Only the lines from the one holding "the left arm" through the one holding "before = set(bpy.data.objects)" are to be retyped, exactly as they appear, with both boundary lines included.

____ Material for the task

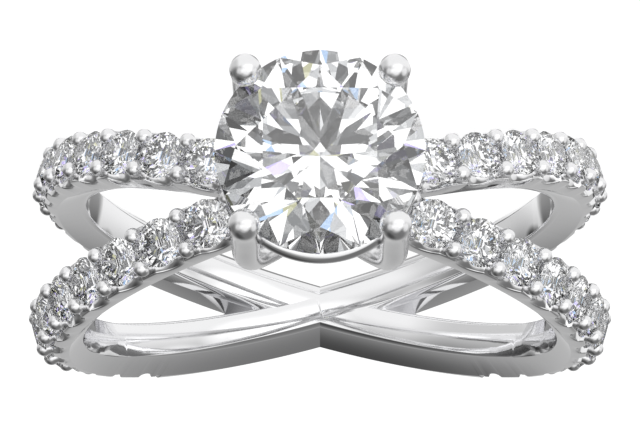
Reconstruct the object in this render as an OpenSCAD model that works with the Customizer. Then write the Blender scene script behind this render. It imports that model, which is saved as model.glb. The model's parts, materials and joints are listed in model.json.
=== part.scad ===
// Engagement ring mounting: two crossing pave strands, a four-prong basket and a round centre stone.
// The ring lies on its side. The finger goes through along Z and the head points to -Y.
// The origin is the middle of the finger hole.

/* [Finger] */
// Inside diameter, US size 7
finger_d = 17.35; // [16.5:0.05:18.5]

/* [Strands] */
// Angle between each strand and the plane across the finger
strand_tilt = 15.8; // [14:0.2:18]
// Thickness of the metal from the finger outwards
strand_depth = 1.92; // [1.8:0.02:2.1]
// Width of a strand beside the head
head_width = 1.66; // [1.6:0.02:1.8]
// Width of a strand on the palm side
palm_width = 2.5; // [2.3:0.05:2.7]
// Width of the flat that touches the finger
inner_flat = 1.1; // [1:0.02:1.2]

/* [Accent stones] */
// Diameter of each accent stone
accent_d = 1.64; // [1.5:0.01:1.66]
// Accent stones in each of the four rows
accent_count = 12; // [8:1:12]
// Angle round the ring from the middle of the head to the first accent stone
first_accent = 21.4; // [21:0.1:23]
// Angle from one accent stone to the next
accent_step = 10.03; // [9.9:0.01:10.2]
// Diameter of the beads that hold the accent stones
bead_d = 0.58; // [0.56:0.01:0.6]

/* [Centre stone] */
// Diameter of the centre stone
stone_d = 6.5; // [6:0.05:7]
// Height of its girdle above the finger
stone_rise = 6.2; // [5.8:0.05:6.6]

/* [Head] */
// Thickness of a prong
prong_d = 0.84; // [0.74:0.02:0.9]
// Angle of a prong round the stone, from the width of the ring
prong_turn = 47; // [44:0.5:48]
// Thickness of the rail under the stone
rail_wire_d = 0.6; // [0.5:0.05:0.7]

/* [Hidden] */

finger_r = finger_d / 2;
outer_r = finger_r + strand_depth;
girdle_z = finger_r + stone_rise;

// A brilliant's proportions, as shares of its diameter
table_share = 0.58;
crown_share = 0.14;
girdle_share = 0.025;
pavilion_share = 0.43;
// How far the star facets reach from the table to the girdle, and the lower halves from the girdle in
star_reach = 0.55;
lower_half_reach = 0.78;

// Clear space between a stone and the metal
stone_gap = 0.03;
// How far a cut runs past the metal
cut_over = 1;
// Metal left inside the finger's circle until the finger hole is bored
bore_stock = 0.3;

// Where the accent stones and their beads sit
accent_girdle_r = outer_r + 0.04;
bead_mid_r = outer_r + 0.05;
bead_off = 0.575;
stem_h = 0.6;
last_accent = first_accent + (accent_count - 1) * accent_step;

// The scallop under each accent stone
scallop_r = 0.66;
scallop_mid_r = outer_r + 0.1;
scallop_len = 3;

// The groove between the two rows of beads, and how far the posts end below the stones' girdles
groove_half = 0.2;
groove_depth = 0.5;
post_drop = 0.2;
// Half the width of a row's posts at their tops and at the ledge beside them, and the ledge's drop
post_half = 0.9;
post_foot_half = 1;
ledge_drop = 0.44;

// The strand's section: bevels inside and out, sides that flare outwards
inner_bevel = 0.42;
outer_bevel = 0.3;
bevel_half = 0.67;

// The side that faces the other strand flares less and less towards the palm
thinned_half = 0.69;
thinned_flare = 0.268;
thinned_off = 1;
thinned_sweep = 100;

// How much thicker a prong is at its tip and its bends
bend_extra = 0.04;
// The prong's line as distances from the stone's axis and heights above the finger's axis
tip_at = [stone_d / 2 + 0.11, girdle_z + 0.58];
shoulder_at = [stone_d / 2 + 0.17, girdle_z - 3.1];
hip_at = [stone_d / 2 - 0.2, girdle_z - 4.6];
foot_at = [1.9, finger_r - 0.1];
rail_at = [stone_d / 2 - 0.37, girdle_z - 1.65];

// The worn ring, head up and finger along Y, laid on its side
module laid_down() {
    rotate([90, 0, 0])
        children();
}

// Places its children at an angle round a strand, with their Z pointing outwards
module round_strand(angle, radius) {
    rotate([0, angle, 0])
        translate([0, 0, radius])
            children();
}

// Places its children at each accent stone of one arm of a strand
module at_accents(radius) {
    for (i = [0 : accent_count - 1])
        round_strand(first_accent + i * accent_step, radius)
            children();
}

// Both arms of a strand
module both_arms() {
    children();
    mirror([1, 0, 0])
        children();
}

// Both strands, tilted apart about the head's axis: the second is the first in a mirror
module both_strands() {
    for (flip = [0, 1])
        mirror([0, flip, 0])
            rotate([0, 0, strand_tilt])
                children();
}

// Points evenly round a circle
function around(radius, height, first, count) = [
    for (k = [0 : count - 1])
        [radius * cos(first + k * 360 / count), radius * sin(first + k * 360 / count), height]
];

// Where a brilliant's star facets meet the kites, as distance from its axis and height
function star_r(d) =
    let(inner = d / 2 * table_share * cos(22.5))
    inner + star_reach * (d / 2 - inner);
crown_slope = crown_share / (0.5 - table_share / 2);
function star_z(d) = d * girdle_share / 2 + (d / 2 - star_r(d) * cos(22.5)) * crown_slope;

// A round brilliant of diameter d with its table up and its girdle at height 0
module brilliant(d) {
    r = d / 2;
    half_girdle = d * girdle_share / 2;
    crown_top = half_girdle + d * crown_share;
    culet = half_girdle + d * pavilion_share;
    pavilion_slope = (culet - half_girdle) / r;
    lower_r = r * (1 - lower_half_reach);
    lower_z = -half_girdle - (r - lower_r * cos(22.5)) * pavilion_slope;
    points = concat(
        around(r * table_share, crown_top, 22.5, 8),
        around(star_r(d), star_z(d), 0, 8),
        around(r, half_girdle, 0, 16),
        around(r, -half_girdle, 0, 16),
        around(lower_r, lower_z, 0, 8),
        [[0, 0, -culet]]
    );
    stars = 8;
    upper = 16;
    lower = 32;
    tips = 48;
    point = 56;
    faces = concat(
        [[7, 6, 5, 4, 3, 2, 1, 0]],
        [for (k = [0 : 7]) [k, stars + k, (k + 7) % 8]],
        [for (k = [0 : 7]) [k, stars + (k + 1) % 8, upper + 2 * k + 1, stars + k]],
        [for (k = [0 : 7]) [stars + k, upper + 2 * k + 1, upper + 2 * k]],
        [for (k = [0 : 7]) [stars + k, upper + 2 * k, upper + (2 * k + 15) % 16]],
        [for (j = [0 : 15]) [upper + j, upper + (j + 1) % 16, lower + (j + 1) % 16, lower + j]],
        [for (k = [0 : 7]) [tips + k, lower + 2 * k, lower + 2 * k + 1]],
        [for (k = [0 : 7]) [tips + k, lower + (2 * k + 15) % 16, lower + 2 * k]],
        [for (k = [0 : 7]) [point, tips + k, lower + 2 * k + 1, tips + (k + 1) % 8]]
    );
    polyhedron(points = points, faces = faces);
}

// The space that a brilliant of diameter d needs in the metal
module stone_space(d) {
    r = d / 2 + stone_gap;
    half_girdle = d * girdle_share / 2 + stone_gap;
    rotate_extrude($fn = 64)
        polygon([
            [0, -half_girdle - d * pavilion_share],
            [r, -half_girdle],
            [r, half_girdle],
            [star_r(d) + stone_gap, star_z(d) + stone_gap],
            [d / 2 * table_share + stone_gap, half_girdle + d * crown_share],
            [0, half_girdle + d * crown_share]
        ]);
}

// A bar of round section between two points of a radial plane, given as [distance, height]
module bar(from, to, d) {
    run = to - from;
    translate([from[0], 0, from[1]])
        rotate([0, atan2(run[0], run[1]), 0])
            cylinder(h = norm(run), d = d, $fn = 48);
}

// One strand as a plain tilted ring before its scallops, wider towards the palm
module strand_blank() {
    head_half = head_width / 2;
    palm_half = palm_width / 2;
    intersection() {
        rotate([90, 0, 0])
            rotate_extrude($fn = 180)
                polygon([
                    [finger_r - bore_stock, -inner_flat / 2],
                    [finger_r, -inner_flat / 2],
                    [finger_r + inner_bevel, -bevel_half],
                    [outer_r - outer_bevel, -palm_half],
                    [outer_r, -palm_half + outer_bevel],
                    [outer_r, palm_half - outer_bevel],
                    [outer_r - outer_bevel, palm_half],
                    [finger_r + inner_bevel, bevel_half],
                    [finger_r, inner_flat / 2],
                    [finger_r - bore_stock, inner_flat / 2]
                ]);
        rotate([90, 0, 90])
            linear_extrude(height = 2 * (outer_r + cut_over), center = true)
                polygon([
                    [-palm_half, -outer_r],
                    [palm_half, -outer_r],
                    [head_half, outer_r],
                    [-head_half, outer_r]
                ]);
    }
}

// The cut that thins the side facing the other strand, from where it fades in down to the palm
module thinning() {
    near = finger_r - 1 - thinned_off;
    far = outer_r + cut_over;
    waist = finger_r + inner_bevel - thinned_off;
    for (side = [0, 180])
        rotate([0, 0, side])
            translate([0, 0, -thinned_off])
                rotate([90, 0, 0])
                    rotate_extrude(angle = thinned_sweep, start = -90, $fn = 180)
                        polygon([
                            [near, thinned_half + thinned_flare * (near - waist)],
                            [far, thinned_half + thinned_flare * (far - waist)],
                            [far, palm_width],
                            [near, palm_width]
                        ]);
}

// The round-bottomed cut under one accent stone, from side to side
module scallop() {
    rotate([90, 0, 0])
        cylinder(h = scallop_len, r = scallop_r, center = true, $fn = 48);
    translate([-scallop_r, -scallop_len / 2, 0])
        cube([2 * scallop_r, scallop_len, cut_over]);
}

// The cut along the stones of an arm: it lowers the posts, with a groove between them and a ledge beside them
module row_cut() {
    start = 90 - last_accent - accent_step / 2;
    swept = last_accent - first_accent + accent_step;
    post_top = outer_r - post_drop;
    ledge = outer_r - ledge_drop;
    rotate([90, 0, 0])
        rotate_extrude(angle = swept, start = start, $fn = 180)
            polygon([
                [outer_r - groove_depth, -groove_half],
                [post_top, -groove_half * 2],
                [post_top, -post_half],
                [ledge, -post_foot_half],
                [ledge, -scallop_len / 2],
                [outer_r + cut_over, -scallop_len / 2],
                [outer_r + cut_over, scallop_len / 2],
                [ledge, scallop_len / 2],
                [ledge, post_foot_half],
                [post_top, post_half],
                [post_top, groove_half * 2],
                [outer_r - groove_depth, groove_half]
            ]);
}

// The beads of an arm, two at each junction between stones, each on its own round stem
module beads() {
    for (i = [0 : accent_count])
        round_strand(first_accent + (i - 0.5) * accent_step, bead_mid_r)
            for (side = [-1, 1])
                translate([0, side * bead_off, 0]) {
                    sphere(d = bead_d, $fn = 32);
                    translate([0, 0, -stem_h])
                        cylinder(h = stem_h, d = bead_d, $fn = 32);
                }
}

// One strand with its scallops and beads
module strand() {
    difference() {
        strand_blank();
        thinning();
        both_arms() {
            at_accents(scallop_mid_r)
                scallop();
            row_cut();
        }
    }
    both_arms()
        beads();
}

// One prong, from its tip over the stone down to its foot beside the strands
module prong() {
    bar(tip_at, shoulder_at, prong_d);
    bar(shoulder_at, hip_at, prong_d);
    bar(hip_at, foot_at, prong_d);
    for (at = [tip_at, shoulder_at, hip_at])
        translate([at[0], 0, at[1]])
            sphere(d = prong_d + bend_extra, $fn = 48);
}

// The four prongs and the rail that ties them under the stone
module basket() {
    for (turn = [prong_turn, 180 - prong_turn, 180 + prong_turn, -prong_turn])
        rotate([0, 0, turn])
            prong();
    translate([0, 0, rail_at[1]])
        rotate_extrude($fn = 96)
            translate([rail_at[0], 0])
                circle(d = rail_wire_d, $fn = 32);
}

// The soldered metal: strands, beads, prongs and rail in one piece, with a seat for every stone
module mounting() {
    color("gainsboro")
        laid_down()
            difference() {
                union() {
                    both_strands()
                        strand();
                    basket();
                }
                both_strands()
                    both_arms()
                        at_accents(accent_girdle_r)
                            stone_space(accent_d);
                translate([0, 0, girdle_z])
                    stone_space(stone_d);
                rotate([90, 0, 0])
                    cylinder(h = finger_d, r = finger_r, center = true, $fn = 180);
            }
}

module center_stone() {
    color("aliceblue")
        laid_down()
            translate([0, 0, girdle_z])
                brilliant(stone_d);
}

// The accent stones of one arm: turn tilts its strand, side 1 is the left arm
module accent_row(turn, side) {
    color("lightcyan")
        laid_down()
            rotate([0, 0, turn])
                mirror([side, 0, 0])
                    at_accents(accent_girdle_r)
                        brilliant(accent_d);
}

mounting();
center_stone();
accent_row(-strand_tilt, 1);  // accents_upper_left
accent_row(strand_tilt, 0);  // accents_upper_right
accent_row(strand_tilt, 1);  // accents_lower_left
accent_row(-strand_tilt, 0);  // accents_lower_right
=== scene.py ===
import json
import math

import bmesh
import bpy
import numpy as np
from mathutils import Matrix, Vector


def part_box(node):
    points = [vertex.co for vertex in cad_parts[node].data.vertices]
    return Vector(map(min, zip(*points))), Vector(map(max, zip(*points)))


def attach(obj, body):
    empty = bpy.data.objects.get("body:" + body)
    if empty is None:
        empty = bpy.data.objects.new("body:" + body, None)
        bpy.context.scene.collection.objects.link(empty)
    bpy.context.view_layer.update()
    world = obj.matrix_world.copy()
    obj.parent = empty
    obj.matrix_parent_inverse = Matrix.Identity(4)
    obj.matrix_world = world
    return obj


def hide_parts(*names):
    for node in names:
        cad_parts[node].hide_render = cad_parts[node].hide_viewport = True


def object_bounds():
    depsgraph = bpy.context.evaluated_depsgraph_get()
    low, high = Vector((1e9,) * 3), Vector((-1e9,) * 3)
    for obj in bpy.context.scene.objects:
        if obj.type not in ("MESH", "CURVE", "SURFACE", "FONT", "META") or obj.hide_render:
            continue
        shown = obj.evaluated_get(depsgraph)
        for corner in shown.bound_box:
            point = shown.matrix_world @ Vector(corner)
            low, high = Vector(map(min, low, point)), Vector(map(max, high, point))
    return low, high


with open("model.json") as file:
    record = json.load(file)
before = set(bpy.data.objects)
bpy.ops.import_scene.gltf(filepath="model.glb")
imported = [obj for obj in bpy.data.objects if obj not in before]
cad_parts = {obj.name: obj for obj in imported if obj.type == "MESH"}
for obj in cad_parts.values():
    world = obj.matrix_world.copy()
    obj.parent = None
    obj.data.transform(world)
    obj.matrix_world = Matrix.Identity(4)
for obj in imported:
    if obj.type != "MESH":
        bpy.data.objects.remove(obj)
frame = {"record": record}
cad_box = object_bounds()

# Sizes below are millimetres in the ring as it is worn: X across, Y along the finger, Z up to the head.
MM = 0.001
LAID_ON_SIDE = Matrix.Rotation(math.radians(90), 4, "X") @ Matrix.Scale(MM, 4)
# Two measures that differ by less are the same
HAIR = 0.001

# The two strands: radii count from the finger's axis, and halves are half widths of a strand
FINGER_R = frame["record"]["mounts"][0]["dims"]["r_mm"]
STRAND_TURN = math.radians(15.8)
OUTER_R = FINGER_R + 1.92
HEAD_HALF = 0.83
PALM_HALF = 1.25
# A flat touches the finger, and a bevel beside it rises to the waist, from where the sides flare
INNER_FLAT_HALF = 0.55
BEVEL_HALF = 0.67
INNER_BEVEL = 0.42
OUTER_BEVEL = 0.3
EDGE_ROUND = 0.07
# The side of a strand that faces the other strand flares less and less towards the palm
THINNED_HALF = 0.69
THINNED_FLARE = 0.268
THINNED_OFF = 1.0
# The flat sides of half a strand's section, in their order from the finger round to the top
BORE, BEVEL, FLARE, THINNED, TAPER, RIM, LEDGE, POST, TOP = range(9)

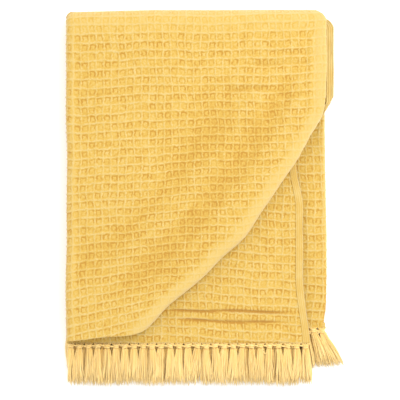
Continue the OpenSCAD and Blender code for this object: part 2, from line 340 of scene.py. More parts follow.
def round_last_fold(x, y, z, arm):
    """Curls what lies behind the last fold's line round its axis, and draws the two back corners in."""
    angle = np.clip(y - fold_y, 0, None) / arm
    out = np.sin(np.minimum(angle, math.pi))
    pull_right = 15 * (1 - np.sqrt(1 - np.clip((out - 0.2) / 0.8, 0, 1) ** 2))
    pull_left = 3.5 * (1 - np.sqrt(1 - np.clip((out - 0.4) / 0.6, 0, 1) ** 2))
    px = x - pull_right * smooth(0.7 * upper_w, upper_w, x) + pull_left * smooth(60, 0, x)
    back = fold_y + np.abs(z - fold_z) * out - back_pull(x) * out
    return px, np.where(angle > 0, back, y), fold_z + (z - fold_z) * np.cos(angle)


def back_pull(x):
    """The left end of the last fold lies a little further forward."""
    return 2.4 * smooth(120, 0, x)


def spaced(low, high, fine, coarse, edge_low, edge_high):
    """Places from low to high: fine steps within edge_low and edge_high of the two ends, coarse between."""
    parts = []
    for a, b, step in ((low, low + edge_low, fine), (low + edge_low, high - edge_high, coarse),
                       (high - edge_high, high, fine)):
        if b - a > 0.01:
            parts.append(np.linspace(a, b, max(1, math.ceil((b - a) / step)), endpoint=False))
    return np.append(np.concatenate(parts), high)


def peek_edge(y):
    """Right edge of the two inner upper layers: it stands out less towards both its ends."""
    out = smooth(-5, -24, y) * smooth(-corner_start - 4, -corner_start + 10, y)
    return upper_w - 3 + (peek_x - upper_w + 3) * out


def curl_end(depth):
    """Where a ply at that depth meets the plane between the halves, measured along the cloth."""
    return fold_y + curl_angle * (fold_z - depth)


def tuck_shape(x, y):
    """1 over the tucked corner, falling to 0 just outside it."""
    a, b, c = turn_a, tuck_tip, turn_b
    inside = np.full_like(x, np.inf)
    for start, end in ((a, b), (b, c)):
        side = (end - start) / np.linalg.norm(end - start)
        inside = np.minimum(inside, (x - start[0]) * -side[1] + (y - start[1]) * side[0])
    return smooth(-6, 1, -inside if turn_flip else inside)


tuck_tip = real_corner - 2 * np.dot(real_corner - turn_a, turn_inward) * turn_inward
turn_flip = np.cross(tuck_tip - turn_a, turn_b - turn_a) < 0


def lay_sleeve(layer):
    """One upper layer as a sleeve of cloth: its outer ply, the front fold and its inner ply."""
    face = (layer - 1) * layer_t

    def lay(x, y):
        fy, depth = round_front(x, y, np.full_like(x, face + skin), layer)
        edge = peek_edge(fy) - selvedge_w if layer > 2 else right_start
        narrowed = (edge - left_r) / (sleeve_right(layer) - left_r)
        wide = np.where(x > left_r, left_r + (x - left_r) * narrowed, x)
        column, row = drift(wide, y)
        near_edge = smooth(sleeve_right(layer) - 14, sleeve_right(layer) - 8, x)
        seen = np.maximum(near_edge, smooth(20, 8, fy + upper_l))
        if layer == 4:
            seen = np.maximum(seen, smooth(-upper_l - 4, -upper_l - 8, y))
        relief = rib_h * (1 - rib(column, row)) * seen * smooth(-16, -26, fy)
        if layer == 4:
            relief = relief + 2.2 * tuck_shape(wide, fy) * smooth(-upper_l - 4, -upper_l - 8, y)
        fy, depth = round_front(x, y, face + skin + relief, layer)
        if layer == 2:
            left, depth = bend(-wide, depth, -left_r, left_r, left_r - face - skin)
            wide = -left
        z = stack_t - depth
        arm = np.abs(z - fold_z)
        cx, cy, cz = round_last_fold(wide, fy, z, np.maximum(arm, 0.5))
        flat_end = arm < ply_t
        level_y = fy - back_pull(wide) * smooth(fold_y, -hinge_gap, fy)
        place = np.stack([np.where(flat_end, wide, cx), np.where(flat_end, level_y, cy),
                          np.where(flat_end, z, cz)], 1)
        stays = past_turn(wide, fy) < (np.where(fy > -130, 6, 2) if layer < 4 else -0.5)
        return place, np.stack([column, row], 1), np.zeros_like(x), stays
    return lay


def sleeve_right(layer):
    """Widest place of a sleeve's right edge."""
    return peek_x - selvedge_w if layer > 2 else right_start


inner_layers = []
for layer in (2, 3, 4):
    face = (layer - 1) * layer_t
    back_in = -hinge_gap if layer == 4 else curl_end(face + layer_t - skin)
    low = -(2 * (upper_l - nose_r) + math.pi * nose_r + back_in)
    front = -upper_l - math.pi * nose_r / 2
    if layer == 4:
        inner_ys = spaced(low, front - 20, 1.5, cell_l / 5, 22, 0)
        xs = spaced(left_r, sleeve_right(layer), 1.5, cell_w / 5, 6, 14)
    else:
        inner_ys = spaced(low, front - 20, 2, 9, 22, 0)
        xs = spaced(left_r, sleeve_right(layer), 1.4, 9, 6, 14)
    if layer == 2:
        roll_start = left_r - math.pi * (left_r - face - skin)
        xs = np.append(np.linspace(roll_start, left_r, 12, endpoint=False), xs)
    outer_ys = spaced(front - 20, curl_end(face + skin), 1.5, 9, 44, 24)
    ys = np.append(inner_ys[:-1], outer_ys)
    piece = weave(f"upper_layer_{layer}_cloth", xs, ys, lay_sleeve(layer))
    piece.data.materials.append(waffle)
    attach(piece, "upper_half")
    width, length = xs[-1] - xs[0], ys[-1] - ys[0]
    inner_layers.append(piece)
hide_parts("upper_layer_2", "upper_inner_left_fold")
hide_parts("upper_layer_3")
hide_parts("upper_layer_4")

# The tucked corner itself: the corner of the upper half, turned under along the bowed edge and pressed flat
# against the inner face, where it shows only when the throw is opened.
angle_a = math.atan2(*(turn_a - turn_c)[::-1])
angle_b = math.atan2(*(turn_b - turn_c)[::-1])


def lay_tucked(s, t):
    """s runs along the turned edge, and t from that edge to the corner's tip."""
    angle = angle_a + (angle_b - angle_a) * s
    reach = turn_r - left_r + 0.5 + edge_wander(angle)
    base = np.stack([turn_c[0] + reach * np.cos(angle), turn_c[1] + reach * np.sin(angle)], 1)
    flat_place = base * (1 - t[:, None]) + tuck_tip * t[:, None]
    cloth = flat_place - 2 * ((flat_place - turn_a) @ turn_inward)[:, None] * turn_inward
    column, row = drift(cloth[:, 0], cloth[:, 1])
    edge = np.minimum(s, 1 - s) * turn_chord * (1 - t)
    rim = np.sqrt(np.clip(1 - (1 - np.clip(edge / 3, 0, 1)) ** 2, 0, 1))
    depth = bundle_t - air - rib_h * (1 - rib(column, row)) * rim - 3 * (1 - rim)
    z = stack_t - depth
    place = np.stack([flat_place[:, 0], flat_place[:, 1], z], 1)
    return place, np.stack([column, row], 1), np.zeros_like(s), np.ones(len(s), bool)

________

Complete answer ::
// The accent stones of one arm: turn tilts its strand, side 1 is the left arm
module accent_row(turn, side) {
    color("lightcyan")
        laid_down()
            rotate([0, 0, turn])
                mirror([side, 0, 0])
                    at_accents(accent_girdle_r)
                        brilliant(accent_d);
}

mounting();
center_stone();
accent_row(-strand_tilt, 1);  // accents_upper_left
accent_row(strand_tilt, 0);  // accents_upper_right
accent_row(strand_tilt, 1);  // accents_lower_left
accent_row(-strand_tilt, 0);  // accents_lower_right
=== scene.py ===
import json
import math

import bmesh
import bpy
import numpy as np
from mathutils import Matrix, Vector


def part_box(node):
    points = [vertex.co for vertex in cad_parts[node].data.vertices]
    return Vector(map(min, zip(*points))), Vector(map(max, zip(*points)))


def attach(obj, body):
    empty = bpy.data.objects.get("body:" + body)
    if empty is None:
        empty = bpy.data.objects.new("body:" + body, None)
        bpy.context.scene.collection.objects.link(empty)
    bpy.context.view_layer.update()
    world = obj.matrix_world.copy()
    obj.parent = empty
    obj.matrix_parent_inverse = Matrix.Identity(4)
    obj.matrix_world = world
    return obj


def hide_parts(*names):
    for node in names:
        cad_parts[node].hide_render = cad_parts[node].hide_viewport = True


def object_bounds():
    depsgraph = bpy.context.evaluated_depsgraph_get()
    low, high = Vector((1e9,) * 3), Vector((-1e9,) * 3)
    for obj in bpy.context.scene.objects:
        if obj.type not in ("MESH", "CURVE", "SURFACE", "FONT", "META") or obj.hide_render:
            continue
        shown = obj.evaluated_get(depsgraph)
        for corner in shown.bound_box:
            point = shown.matrix_world @ Vector(corner)
            low, high = Vector(map(min, low, point)), Vector(map(max, high, point))
    return low, high


with open("model.json") as file:
    record = json.load(file)
before = set(bpy.data.objects)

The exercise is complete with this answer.